We have also observed exciting experimental results. When there are no routing obstacles, 1-cktSteiner obtains similar wirelength compared with the best existing heuristic FastSteiner [Kahng et al. 2003]. Both are less than $1 \%$ worse than the exact solution, but 1-cktSteiner is up to $11.3 X$ faster than FastSteiner. Compared with the fastest existing heuristic FLUTE, B-cktSteiner has a similar runtime but up to $1.9 \%$ shorter wirelength. Without modifications, 1 -cktSteiner and B-cktSteiner can directly be applied to routing with obstacles and the runtime increase is minimal. Compared with the best existing obstacle-avoiding An-OARSMAN algorithm, 1 -cktSteiner has similar runtimes and reduces wirelength by $6.12 \%$ and $B$-cktSteiner has an average speedup of $357 X$ with similar wirelength. Compared with Magma routing package [mag ] containing eight routing algorithms, 1-cktSteiner reduces the chip level total wirelength by up to $1.23 \%$ and reduces net-based wirelength by up to $8.15 \%$.

The remainder of the paper is organized as follows: Section 2 describes the problem modeling and validates the key observation upon which our cktSteiner algorithm is proposed. Section 3 introduces the cktSteiner algorithm and speedup techniques. Section 4 presents experimental results. Section 5 concludes the paper.
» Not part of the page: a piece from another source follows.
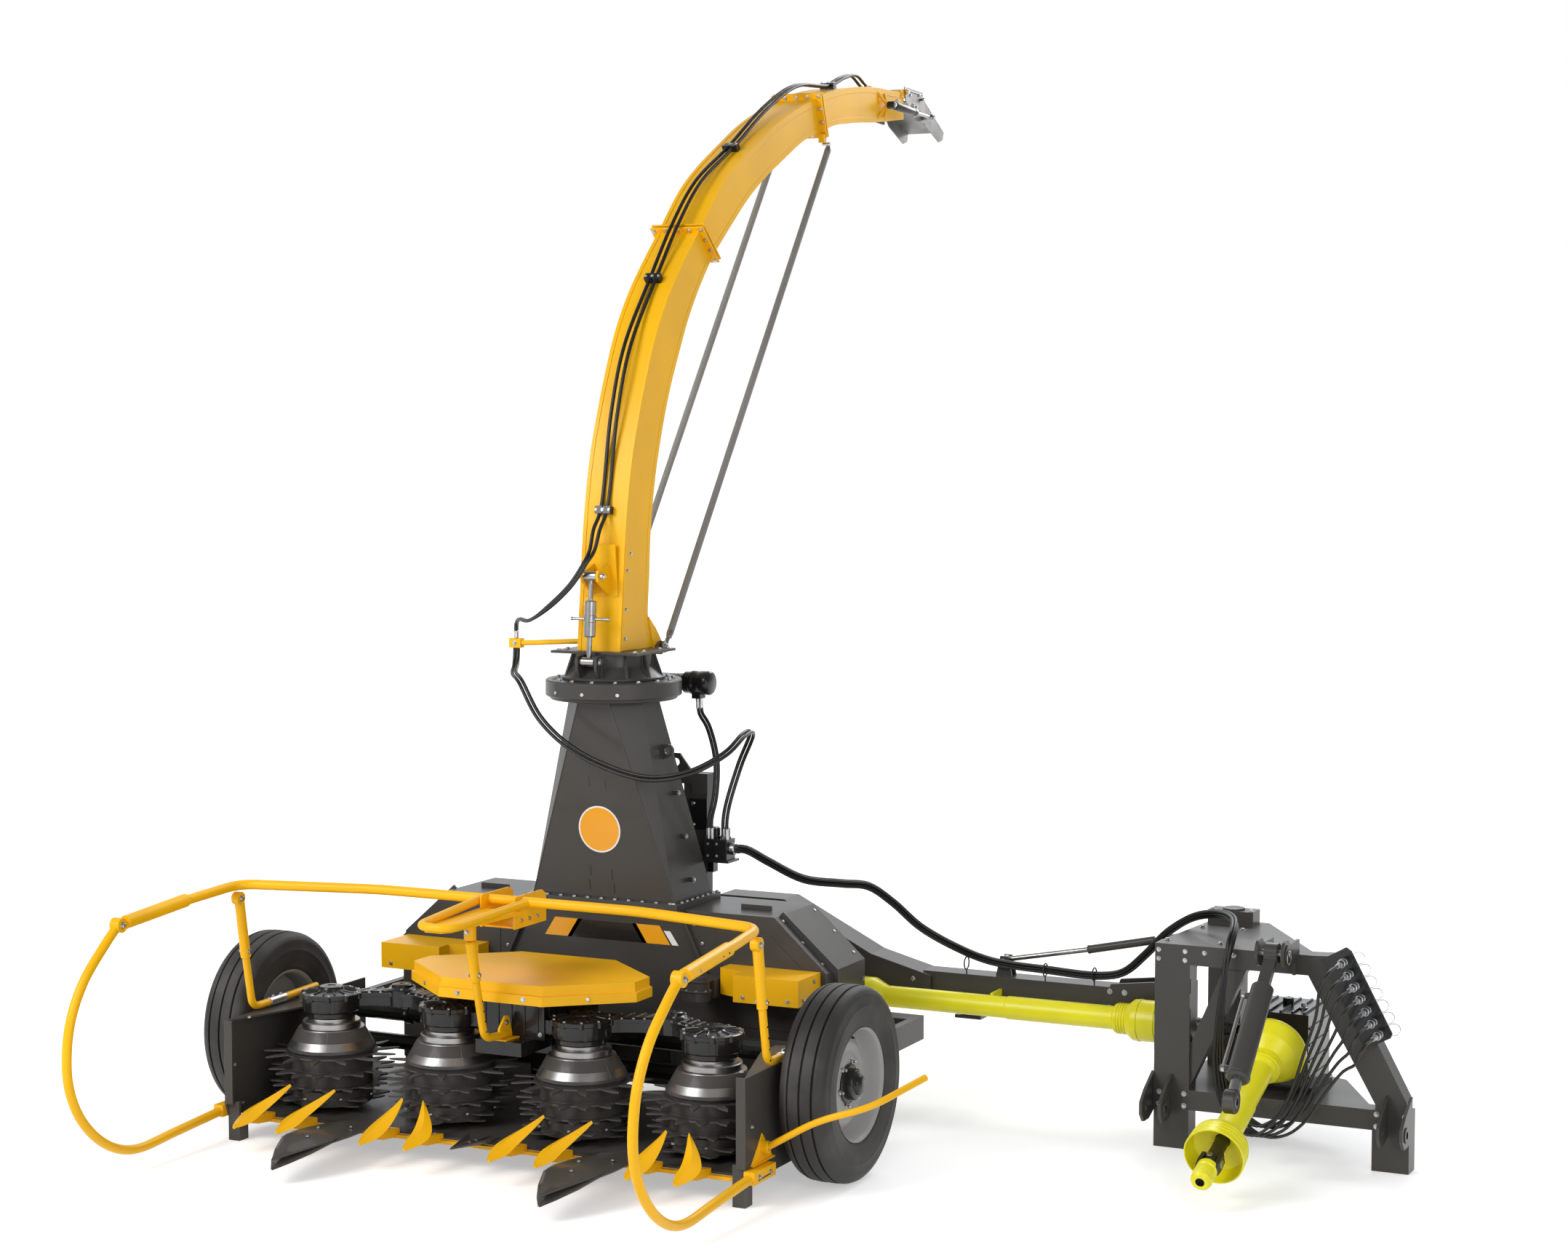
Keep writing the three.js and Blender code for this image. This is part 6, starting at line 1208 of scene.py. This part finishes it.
casting.tube([(640.3, 1900, 430), (2478.7, 1900, 430)], 27, 28, 0)
for x in (2176, 2290):
    casting.rod((x, 1900, 430), (x + 60, 1900, 430), 34, 28, 0)
for dy in (-36, 36):
    casting.block(2216, 2300, 1900 + dy - 8, 1900 + dy + 8, 404, 456, 0)
casting.rod((2262, 1848, 430), (2262, 1952, 430), 15, 20, 1)
casting.rod((2262, 1900, 396), (2262, 1900, 464), 15, 20, 1)
for k in range(3):
    casting.bolt((2240 + 16 * k, 1857, 430), (0, -1, 0), 6, 1)
casting.piece("cross_shaft_bar", [forged_steel, zinc_plate], "cross_shaft", ["cross_shaft"],
              bevel=1.2)

# ---------------------------------------------------------------- front shaft
# Power take-off shaft that hangs to the tractor: lemon guard cones over the joints, a ribbed collar at
# each, and a free yoke with its locking collar, bored and splined.
pivot = Vector((2720, 1540, 430))
run = Vector((0, -math.cos(0.325), -math.sin(0.325)))
up = Vector((0, -math.sin(0.325), math.cos(0.325)))
start = pivot - run * 30
casting = Casting()
casting.turned([(132, 0), (138, -1), (140, 2), (140, 18), (137, 24), (114, 68), (110, 74), (70, 108),
                (66, 114), (66, 158), (64, 164), (52, 174), (50, 180), (50, 420), (54, 424), (54, 628),
                (66, 642), (68, 648), (68, 682), (74, 690), (106, 706), (110, 712), (112.5, 740),
                (116, 792), (117, 797), (115, 800), (111, 799), (107, 745), (103, 716), (60, 690),
                (30, 684)], start, start + run, 72, 0)
casting.turned([(132, 0), (131, 10), (104, 64), (42, 100), (30, 100)], start, start + run, 64, 0)
casting.turned([(30, 100), (30, 684)], start, start + run, 24, 0)
for h in (118, 128, 138, 148, 652, 662, 672):
    casting.turned([(65, h), (70, h + 1.5), (70, h + 4.5), (65, h + 6)], start, start + run, 64, 0)
for h in (726, 746, 766):
    r = 111.5 + (h - 726) * 0.07
    casting.turned([(r - 0.5, h), (r + 1.6, h + 1), (r + 1.6, h + 4), (r - 0.5, h + 5)], start,
                   start + run, 64, 0)
casting.piece("front_shaft_cover", [lemon_polyethylene], "pto_guard", ["pto_guard"])
casting = Casting()
casting.tube([pivot, pivot + run * 830], 26.8, 24, 0)
casting.turned([(0, -30), (16, -25), (26, -15), (30, 0), (26, 15), (16, 25), (0, 30)], pivot, pivot + run,
               32, 1)
hub = pivot + run * 850
side = Vector((1, 0, 0))
for k in (-1, 1):
    base = [hub + side * (k * x) + run * s + up * w for x in (26, 42)
            for s, w in ((-80, -20), (-20, -25), (12, -18), (12, 18), (-20, 25), (-80, 20))]
    edges = [(i, (i + 1) % 6, 6 + (i + 1) % 6, 6 + i) for i in range(6)]
    casting.add(base, [(0, 1, 2, 3, 4, 5), (11, 10, 9, 8, 7, 6)] + edges, 0)
    casting.rod(hub + side * (k * 38) - run * 40, hub + side * (k * 46) - run * 40, 17, 24, 1)
casting.rod(hub - run * 40 - side * 40, hub - run * 40 + side * 40, 12, 20, 1)
casting.rod(hub - run * 40 - up * 40, hub - run * 40 + up * 40, 12, 20, 1)
casting.turned([(17.6, 95), (30, 96), (34, 92), (36, 88), (40, 84), (41, 60), (41, 40), (36, 36),
                (36, 20), (41, 14), (41, -6), (0, -6)], hub, hub + run, 48, 2)
spline = []
for k in range(24):
    r = 17.8 if (k // 2) % 2 else 21
    t = 2 * math.pi * (k + 0.5) / 24
    spline.append((r, t))
points = [hub + run * h + side * (r * math.cos(t)) + up * (r * math.sin(t)) for h in (95, 26)
          for r, t in spline]
casting.add(points, [(i, (i + 1) % 24, 24 + (i + 1) % 24, 24 + i) for i in range(24)]
            + [tuple(24 + i for i in range(24))], 1)
for k in range(8):
    t = math.radians(45 * k)
    casting.rod(hub + run * 62 + (side * math.cos(t) + up * math.sin(t)) * 38,
                hub + run * 62 + (side * math.cos(t) + up * math.sin(t)) * 43.5, 5, 10, 2)
casting.piece("front_shaft_yokes", [forged_steel, ground_steel, lemon_polyethylene], "pto_shaft",
              ["pto_shaft"], bevel=1.0)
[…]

## 2. CIRCUIT MODEL FOR ROUTING

In this section, we first show how a routing graph can be mapped into an RC circuit. Then the relationship between the Steiner points and the time domain responses for the RC circuit is revealed, which is the basis of the cktSteiner algorithm.

### 2.1 Problem Formulation

In this paper we start with the routing model as in [Albrecht 2000] and tessellate the routing area into rectangular partitions as global tiles, and pins within the same global tile are mapped into the center of the tile. The routing plane can be formally modeled by an undirected graph $G_{h}(V, E)$, namely the Hanan grid, where each vertex $v \in V$ represents a global tile, and each edge $e \in E$ represents the routing area between two adjacent tiles. An example of the Hanan grid is shown in Figure 1 (a). To consider the impact of obstacles such as hard macros or pre-routed nets on routing, the routing graph $G_{e}$ should be constructed by intersecting lines from vertices as well as the edges of the obstacles. We call the routing graph an escape graph [Ganley and Cohoon 1994]. An example of an escape graph is shown in Figure 1 (b).
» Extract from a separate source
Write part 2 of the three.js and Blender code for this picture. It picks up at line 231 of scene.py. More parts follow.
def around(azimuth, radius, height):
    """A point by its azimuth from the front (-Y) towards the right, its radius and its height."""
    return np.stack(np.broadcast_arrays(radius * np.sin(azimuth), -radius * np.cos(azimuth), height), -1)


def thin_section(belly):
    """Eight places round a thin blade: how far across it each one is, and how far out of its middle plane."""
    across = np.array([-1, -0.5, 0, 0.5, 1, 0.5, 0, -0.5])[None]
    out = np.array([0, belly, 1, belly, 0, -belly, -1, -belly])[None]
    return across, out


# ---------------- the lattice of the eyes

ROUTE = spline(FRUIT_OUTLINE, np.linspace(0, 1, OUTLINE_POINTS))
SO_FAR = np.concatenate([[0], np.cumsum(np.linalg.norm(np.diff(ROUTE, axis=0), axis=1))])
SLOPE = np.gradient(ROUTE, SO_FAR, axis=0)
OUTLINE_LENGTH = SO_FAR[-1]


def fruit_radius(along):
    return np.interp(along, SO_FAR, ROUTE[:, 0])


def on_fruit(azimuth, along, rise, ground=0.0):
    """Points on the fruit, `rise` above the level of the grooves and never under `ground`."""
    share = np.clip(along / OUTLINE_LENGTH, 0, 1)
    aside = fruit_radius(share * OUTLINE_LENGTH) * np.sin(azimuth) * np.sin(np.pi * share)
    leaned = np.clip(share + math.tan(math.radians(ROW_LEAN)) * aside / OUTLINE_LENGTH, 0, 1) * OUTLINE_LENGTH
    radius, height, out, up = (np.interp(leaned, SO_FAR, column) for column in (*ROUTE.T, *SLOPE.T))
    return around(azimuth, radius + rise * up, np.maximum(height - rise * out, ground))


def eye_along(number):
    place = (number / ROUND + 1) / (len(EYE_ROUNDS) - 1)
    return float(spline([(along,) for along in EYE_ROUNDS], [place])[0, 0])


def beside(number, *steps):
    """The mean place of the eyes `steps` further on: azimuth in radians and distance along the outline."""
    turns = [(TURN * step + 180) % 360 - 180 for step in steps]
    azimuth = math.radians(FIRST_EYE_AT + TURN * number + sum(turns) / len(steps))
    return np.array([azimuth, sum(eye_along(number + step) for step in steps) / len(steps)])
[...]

Without loss of generality, in this paper, we use a uniform $G$, or global routing graph (GRG), which is fine enough so that all the Hanan nodes or the nodes of the escape graph are located on the nodes of it, i.e., the Hanan grid $G_{h}$ or the escape graph $G_{e}$ are the subgraphs of $G$. It is obvious that any Steiner tree constructed in the Hanan grid or in the escape graph can also be found in our routing graph. Such a routing graph is shown in Figure 1 (c), which applies to both (a) and (b). By introducing this routing graph, routing with or without obstacles are indistinguishable from each other except that the distance between two nodes should be the obstacle-avoiding distance in the cases of obstacle-avoiding routing.

With respect to the above discussions, we formulate the following problem:
Formulation 1. Given a routing graph $G$ as constructed above with an embedded multi-terminal net, find a set of Steiner points in $G$ such that the resulting Steiner routing of the multi-terminal net has minimum routing wirelength.
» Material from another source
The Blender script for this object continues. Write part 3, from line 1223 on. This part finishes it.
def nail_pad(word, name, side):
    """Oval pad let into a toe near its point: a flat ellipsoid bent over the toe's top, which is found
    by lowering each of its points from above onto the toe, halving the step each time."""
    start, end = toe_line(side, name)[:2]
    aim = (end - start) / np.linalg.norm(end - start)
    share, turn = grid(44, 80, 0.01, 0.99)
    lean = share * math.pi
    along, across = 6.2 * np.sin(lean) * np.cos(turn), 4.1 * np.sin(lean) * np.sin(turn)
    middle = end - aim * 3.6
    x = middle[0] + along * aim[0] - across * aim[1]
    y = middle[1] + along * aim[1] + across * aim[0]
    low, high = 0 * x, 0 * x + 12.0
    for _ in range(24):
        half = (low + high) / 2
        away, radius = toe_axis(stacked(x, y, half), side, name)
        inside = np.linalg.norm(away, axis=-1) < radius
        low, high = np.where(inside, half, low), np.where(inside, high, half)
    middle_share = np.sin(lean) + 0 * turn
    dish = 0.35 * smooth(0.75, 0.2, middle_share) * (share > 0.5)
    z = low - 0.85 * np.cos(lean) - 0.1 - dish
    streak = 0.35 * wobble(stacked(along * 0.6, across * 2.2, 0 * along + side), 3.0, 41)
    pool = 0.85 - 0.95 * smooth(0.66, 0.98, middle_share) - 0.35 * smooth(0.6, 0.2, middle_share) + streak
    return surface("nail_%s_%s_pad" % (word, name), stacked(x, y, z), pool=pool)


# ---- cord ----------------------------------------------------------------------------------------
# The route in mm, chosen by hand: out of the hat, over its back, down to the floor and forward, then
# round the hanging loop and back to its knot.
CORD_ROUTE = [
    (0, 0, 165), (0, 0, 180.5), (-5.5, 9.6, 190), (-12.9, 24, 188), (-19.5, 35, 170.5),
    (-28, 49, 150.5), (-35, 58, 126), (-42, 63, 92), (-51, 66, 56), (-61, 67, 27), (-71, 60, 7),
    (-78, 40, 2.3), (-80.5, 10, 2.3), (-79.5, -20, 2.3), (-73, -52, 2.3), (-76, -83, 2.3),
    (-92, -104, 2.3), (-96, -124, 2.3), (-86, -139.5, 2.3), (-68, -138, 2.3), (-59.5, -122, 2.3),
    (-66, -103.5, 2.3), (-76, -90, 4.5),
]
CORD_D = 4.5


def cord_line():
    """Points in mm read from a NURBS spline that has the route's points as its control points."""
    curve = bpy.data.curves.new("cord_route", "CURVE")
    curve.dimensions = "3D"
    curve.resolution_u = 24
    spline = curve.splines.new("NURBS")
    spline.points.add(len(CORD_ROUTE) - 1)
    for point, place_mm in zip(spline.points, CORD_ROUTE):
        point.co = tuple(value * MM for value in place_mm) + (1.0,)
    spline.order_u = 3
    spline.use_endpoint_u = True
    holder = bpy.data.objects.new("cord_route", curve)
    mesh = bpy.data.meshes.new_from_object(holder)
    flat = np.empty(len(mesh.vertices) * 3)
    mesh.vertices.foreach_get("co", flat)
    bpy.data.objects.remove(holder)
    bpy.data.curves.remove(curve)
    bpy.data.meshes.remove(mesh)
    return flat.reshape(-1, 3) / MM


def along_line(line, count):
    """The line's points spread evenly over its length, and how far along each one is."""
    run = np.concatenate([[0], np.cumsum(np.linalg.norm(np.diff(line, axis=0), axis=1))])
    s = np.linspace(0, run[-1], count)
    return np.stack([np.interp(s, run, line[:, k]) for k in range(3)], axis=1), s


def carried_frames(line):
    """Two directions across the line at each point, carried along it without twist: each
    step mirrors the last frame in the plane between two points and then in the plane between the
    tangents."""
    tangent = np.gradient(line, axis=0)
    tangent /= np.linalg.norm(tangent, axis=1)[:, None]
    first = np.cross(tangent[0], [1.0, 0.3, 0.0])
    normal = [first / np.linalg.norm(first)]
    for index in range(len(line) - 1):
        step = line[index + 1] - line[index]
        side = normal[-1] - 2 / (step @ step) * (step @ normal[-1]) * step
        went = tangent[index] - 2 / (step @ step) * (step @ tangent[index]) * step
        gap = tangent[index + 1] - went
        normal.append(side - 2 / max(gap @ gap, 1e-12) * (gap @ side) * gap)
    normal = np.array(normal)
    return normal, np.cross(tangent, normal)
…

### 2.2 Circuit Model and Its Implication

To map the GRG to an RC mesh circuit model, we model each edge of the GRG with a unit resistor, and connect each vertex of the GRG to ground via a unit capacitor and a unit resistor in parallel. Terminals are modeled as input ports, each with a unit impulse current source. The Hanan nodes or the nodes of the escape graph are modeled as output ports. Such a circuit model is illustrated in Figure 1 (d). Note that when there are obstacles, we still keep the resistors and capacitors in the obstacle area. ${ }^{1}$

With a unit impulse current source at each terminal at time $t=0$, the signals start to propagate until the steady state is reached. It takes a finite time for the signal to propagate throughout the mesh and to charge the capacitors. Then the signal at one node starts to decay through the DC path of the grounded resistors.
${ }^{1}$ Therefore, the circuit model is independent of obstacles. This enables us to pre-calculate circuit behavior and apply it to nets with different obstacles, as described in Section 3.2.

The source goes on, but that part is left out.